2. Documenting validate_requests()
Write a more complete docstring for validate_requests()
, using the guidelines in PEP 257. If you optimized process_requests.py, write a complete docstring for your version of validate_requests()
. Call help(validate_requests)
, and make sure your docstring makes sense in that context.
Also note the slider, which lets you quickly get to the part of your program’s execution that you want to focus on. You can then use the <Prev
and Next>
buttons to move one step at a time through your program’s execution.
In case this syntax is unclear, this is a slice that generates a full copy of the list. A typical slice looks like raw_requests[start_index:end_index]
. Omitting the first index in the slice defaults to 0, and omitting the second index defaults to the last item in the list. So the syntax raw_requests[:]
says, “Please give me a slice of the list from the first item to the last item.” This results in a full copy of the list.
If you’re unclear about what a good docstring should look like, see PEP 257 - Docstring Conventions, especially the part about multiline docstrings.

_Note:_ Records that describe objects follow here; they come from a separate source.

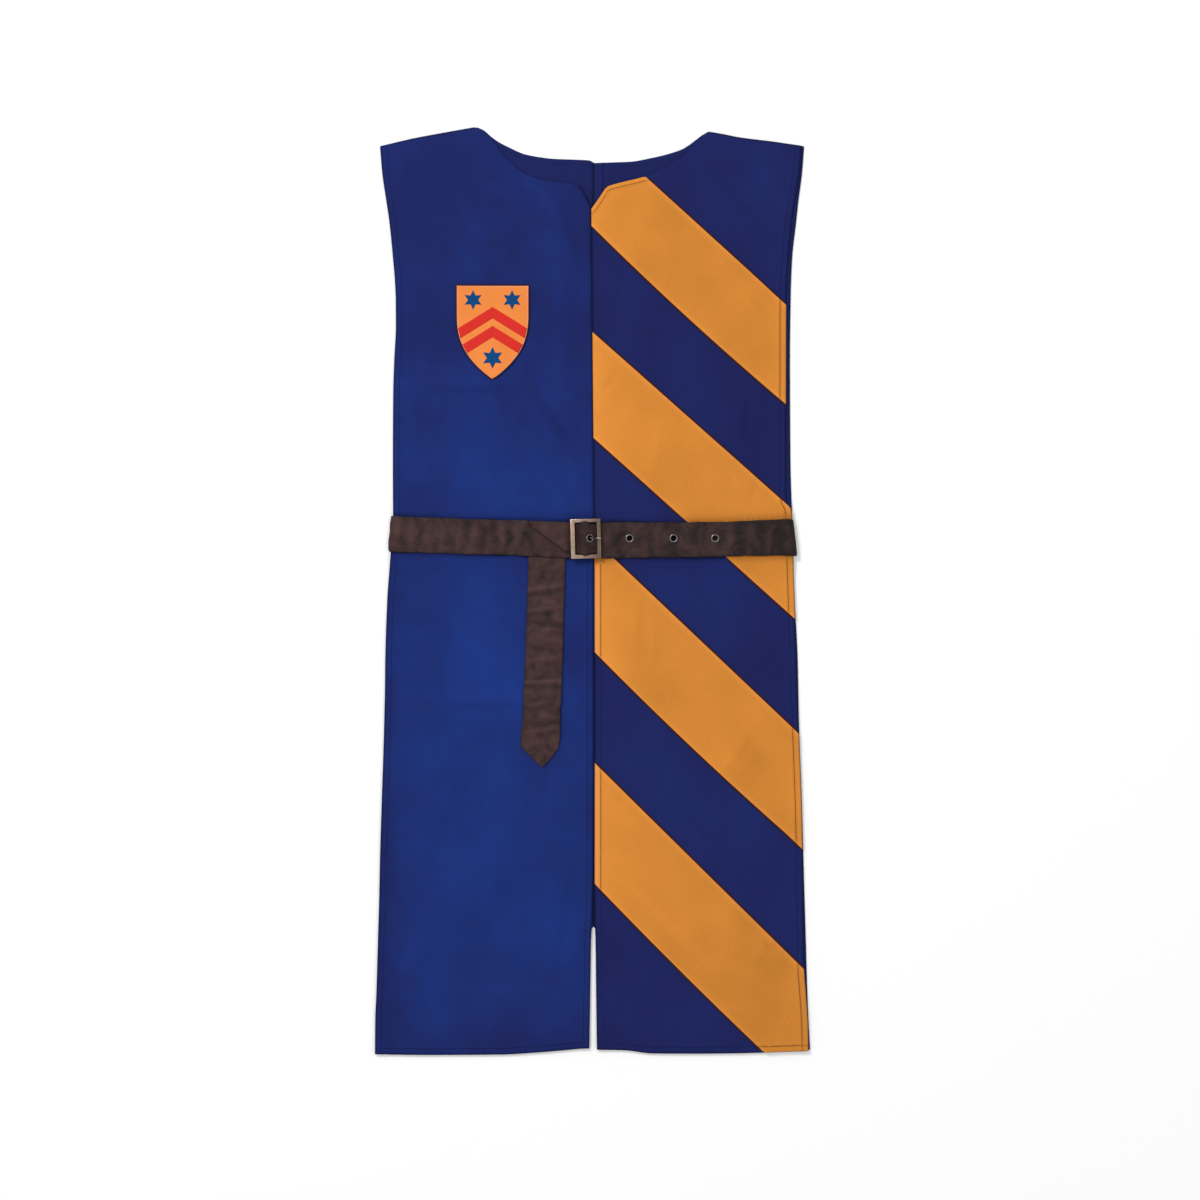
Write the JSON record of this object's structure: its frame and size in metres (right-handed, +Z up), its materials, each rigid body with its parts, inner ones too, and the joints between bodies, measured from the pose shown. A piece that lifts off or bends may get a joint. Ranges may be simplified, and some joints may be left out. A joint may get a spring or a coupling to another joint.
{
  "type": "medieval surcoat with belt",
  "caption": "Open-sided costume surcoat laid flat, with diagonal stripes, a shield patch, slit hem and buckled strap belt",
  "frame": {"origin": "centre of the bounding box at the surface the coat lies on", "axes": "+Y along the length up to the neck, +X to the right as seen from above, +Z up out of the front"},
  "size_m": [0.4347, 0.927, 0.0155],
  "materials": {
    "blue_cloth": "royal blue brushed polyester, matt with a soft nap",
    "yellow_cloth": "golden yellow polyester, matt",
    "patch_cloth": "orange cloth patch with printed motifs",
    "belt_leather": "dark brown imitation leather, creased, semi-matt",
    "buckle_metal": "antique brass, worn bright on the edges",
    "eyelet_metal": "nickel-plated, slightly dull"
  },
  "bodies": {
    "root": {"back_left": "blue_cloth", "back_right": "blue_cloth", "front_left": "blue_cloth", "front_right": "blue_cloth", "stripe_1": "yellow_cloth", "stripe_2": "yellow_cloth", "stripe_3": "yellow_cloth", "stripe_4": "yellow_cloth", "shield_patch": "patch_cloth", "belt_back": "belt_leather", "belt_buckle_end": "belt_leather", "belt_hole_end": "belt_leather", "belt_tail": "belt_leather", "buckle_frame": "buckle_metal", "buckle_prong": "eyelet_metal", "eyelet_1": "eyelet_metal", "eyelet_2": "eyelet_metal", "eyelet_3": "eyelet_metal", "eyelet_4": "eyelet_metal"}
  },
  "joints": []
}
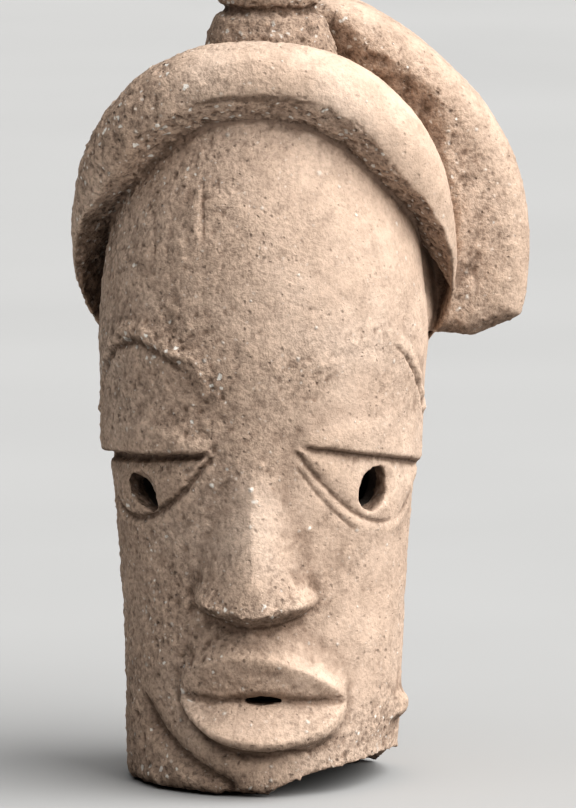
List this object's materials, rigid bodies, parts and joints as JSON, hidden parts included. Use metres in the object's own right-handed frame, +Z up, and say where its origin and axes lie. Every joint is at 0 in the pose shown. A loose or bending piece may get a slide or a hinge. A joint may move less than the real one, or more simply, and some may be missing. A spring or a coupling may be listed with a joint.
{
  "type": "terracotta head sculpture",
  "caption": "Tall hollow fired-clay head with a thick roll of hair, a bun, a side wing of hair, heavy straight lids, pierced pupils, broad nose and full lips; stands on its open base.",
  "frame": {"origin": "middle of the footprint box, at the level of the base; the head's own upright axis passes 15 mm to -X of it", "axes": "+Z up, the face looks along -Y, the hair wing stands out to +X"},
  "size_m": [0.1984, 0.1556, 0.35],
  "materials": {
    "fired_clay": "matte, gritty and weathered"
  },
  "bodies": {
    "root": {"terracotta_head": "fired_clay"}
  },
  "joints": []
}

Another good resource to look at is the pandas docstring guide. The main idea of a docstring is that someone can run help(your_function_name)
and see a description of exactly what the function does, and how to use the function, without having to read the function’s source code.
Most of the docstrings you see in Mostly Python are shorter than what you’d see in real-world code, because they’d take up a lot of space in each post. I look forward to writing a full discussion at some point about how to document your code for your own use, and for others who may work with the code that you write.